Global trade depends almost entirely on huge, dirty, dangerous container ships. Now a team of French shipbuilders is bringing back wind-powered sea freight

Last March, the whole world saw one of the largest cargo ships in existence – 400 metres long, weighing 265,000 tonnes, loaded with 20,000 shipping containers – get stuck in the Suez canal. For six days, tiny tugs tried to nudge the EverGiven off a sandbar. Waiting at both ends of the canal were more than 300 cargo ships and tankers, carrying petrol, semiconductors, microchips, scrunchie hair bands, sneakers, hand-held travel steamers, ice-cream-makers, novelty socks and electric milk-frothers. As the global supply chain ground to a halt, we became aware that 90% of everything in our homes – clothes, appliances, food – has, at some point, been transported by sea.

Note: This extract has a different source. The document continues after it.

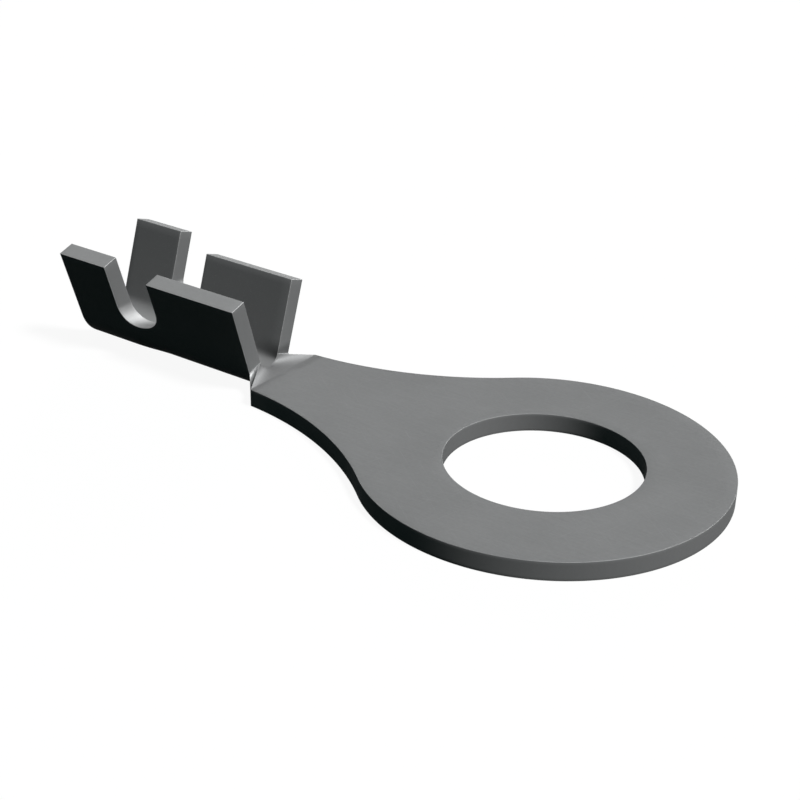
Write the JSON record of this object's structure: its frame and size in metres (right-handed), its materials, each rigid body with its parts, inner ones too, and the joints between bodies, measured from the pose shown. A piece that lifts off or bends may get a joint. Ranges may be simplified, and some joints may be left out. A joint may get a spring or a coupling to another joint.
{
  "type": "uninsulated ring terminal",
  "caption": "Uninsulated ring terminal pressed from sheet metal: a flat stud eye on a swept tongue, and an open folded barrel with crimp wings for the bare wire and for its jacket.",
  "frame": {"origin": "centre of the stud hole, on the underside of the ring", "axes": "+X along the terminal from the crimp barrel towards the ring, +Y across it, +Z out of the ring's upper face"},
  "size_m": [0.0326, 0.0158, 0.0051],
  "materials": {
    "plated_sheet": "dull grey plating over pressed sheet, with a fine rolling grain and plain cut edges"
  },
  "bodies": {
    "root": {"ring_terminal": "plated_sheet"}
  },
  "joints": []
}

Cargo ships burn some of the dirtiest petrol going, known as bunker. Made from the sludgy leftovers of petrol refining, it is as viscous and black as molasses and full of sulphur; when it burns it gives off carbon monoxide, nitrogen oxide and sulphur dioxide. Container ports are consequently wreathed in smog. Shipping accounts for 2%-3% of global carbon emissions, but it also damages the environment in other ways. Ships regularly dump garbage and contaminated bilge water into the ocean, and underwater noise pollution disrupts the life cycles of fish, whales and dolphins.